On to David Bowie’s second album, David Bowie (1969), later renamed Space Oddity. In contrast to his previous album, this one is so well known that it’s recently been reissued in a 5-disc box set of its own! I’ve resisted the obvious urge to select “Space Oddity” and have gone instead for “Cygnet Committee”, an epic 9 1/2 minute song which starts quietly and keeps building through its length until it brings side 1 to a conclusion with a mixture of triumphal climax and desperate cry for life. Mick Wayne’s guitar is a strong presence, and the overall mix is made more layered by Rick Wakeman’s contributions on organ and harpsichord.

Bowie’s third album, The Man Who Sold the World (1970), is the closest he’s come to a 70s hard rock album. It would fit quite comfortably alongside the first couple of albums by Led Zeppelin or Black Sabbath. I think it’s also my favourite of his 70s albums before the Berlin period. I’ve ultimately decided to pick “All the Madmen” (which I first heard in a cover version by Alien Sex Fiend from the Goth Oddity tribute album). This song is the most eclectic on the album, incorporating a few different musical styles, and jumping around in a way which doesn’t really pay attention to how you’d normally construct a song. The use of recorder is also unexpected. And it’s one of many Bowie songs dealing with the subject of madness in some way.

Bowie album #4 – Hunky Dory (1971). Bowie’s ode to Andy Warhol is much tighter than the last couple of songs I’ve picked, propelled along by Mick Ronson’s catchy flamenco guitar riff for most of its 4 minutes. But while it’s about the normal length for a pop song, it’s not quite conventional in its construction. The opening includes some electronic noodling which isn’t really related to the rest of the piece. By the time you reach the end, the song has started to fall apart with the dual acoustic guitars at odds with each other and the percussion in a way that reminds me of some of the sounds Goblin would make later in the 1970s. The song is also bookended by studio chatter in a way which draws attention to the song’s constructed nature, which seems appropriate for a tribute (an oddly melancholy tribute) to Andy Warhol. It might sound like some of these comments are criticising the song, but they’re all aspects of why it sticks with me more than I expect it to.

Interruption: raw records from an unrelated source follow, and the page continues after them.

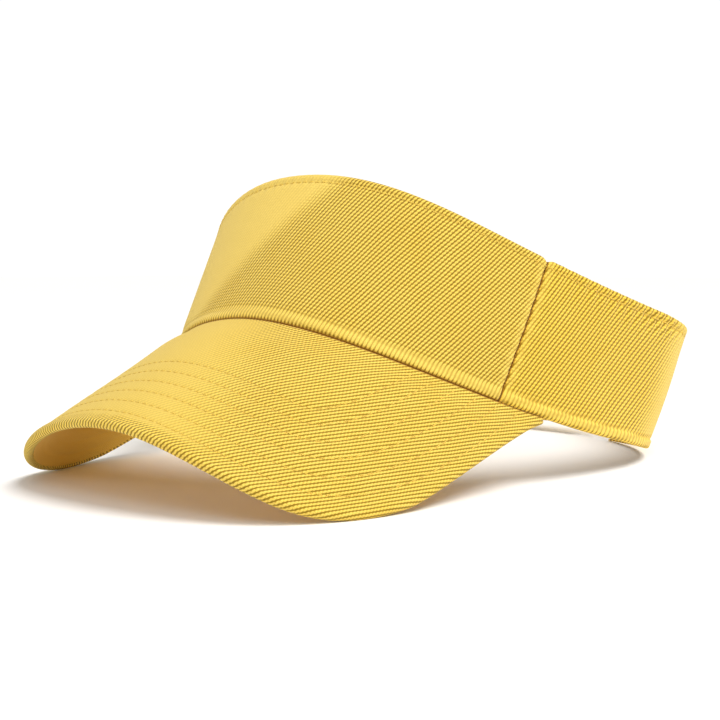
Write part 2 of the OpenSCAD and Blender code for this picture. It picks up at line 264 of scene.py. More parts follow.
@dataclass(frozen=True)
class Twill:
    """Coarse cotton twill whose steep ribs run across the cloth."""

    name: str
    rib_angle: float
    pitch: float
    rib: tuple = (0.95, 0.675, 0.11)
    # gap: the dark colour of painted shade in the hollows between the ribs.
    gap: tuple = (0.25, 0.14, 0.004)
    warm: tuple = (0.92, 0.57, 0.055)
    # flat: the smooth colour that the ribs fade into where the mask is positive; on the front, the brim and
    # the rear this is painted highlight that washes the ribs out.
    flat: tuple = (0.84, 0.61, 0.135)
    # crease: the dark colour of painted shade along the seams and where the band meets the brim.
    crease: tuple = (0.36, 0.155, 0.006)
    speckle: float = 0.2
    twist: float = 1.25
    depth: float = 0.00024

    def make(self) -> bpy.types.Material:
        """Builds the material.

        Returns:
            The new material.
        """
        s = Shader(self.name)
        along, up, painted_light_and_wear = s.cloth()
        c, k = math.cos(math.radians(self.rib_angle)), math.sin(math.radians(self.rib_angle))
        place = s.flat_point(along, up)
        drift = s.noise(place, 0.035) * 0.9
        across = (up * c - along * k) / self.pitch + drift
        down = (along * c + up * k) / self.twist
        rib = across.wave()
        slub = s.noise(s.flat_point(down * 0.12, across), 0.9, 3.0)
        bead = (down + across * 0.5).wave()
        fine = (down * 2.0 - across * 2.0).wave()
        thread = rib.power(0.8) * (bead * 0.64 + 0.49) * (slub * 0.4 + 0.8)
        rough = s.noise(place, 1.7, 3.0)
        # Painted shade: negative values of the mask give the dark crease colour along the seams and where
        # the band meets the brim.
        crease = (0.0 - painted_light_and_wear).step(0.0, 1.0)
        painted_light_and_wear = painted_light_and_wear.math("MAXIMUM", 0.0)
        grit = fine * 0.5 + rough * 0.5
        height = (thread + fine * 0.10) * (1.0 - painted_light_and_wear * 0.85) + grit * 0.22
        # Painted shade: the hollows between the ribs, and between the beads along them, take the dark gap
        # colour.
        hollow = (1.0 - thread.step(0.05, 0.66)) * (1.0 - painted_light_and_wear * 0.93)
        blotch = s.noise(place, 0.045, 3.0).step(0.35, 0.7)
        body = s.mix(blotch * 0.30, self.rib, self.warm)
        lit = s.mix((slub - 0.35) * 0.4, body, (0.95, 0.74, 0.19))
        # Painted highlight: where the mask is positive the ribs fade into the smooth flat colour, as light
        # washing them out; at pressed seam edges and the foot it is the cloth's own flattening, and on the
        # under cover it paints light and shade across the wing.
        faded_flat = s.mix(painted_light_and_wear * 0.9, lit, s.shade(self.flat, grit * self.speckle + 1.0 - self.speckle / 2.0))
        ribbed = s.mix(hollow * 0.95, faded_flat, self.gap)
        colour = s.mix(crease, ribbed, self.crease)
        s.link("Base Color", colour)
        s.link("Roughness", 0.94 - thread * 0.12)
        s.set(Sheen_Weight=0.28, Sheen_Roughness=0.5, Sheen_Tint=(1.0, 0.86, 0.5, 1.0))
        s.set(Specular_IOR_Level=0.18)
        s.bump(height, self.depth)
        return s.material


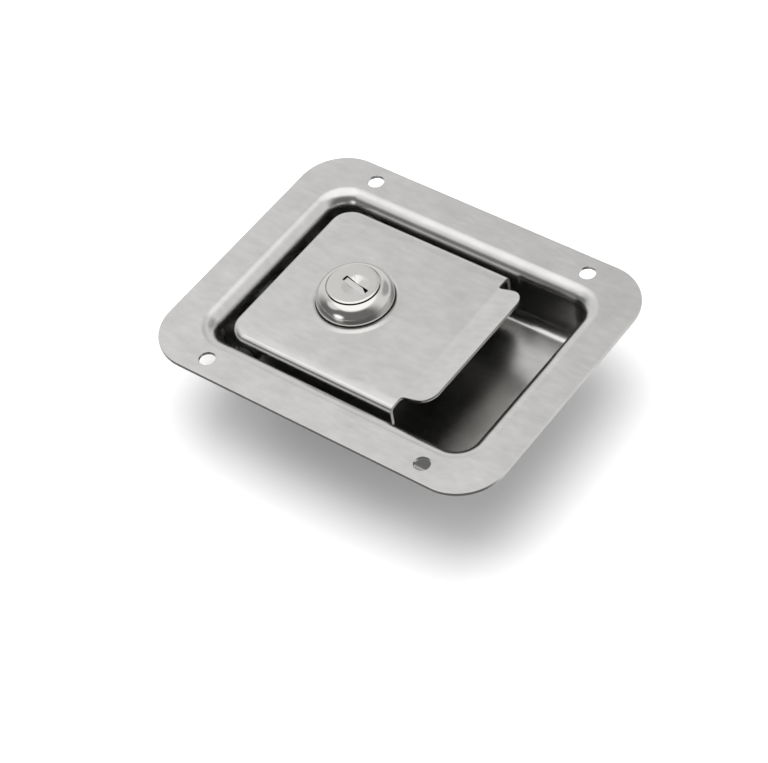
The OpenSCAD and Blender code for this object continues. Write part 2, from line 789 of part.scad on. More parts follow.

On to Bowie’s fifth and possibly best known album, The Rise and Fall of Ziggy Stardust and the Spiders from Mars (1972). I had trouble choosing among songs on the previous two albums, but this time it was always going to be “Moonage Daydream”. I suspect this one stands out for me because I can easily imagine it appearing on The Man Who Sold the World. It also reflects Bowie’s ongoing interest in both science fiction (usually dystopian) and the occult. And even in among Mick Ronson’s dominant guitar playing, there’s still the oddity of Bowie playing the pennywhistle.

Six albums in already! The standout track on Aladdin Sane (1973) is the title song, the first occasion on which Mike Garson gets to let loose on piano while Bowie plays saxophone. Those two in combination have provided some of my favourite moments in Bowie’s body of work, and it’s great to hear them go wild on their first album together, while Trevor Bolder’s bass provides the solid foundation for their flights of fancy.

Bowie’s 7th album Pin Ups (1973) is a covers album. I’m generally interested in cover songs, but while this album serves as a consolidation of some of his influences while working out where to go next, it really is a mixed bag. At least half of the songs are pale imitations of the original versions – the reason I skipped a day is that I needed to find time to compare all of them to assess them fairly. “Sorrow” is the clear standout – there’s a reason it was the only single, and Bowie really makes that one his own. But since I’d rather select non-singles for the purpose of this journey, I’ve gone with his cover of Pink Floyd’s “See Emily Play”. While I still prefer the original, in this version Bowie has clearly tried to produce a faithful version which still includes some personal touches in the spirit of the original (becoming more apparent in the back half of the song). And this is about the last touch of the hippie era we see in Bowie’s work for quite some time.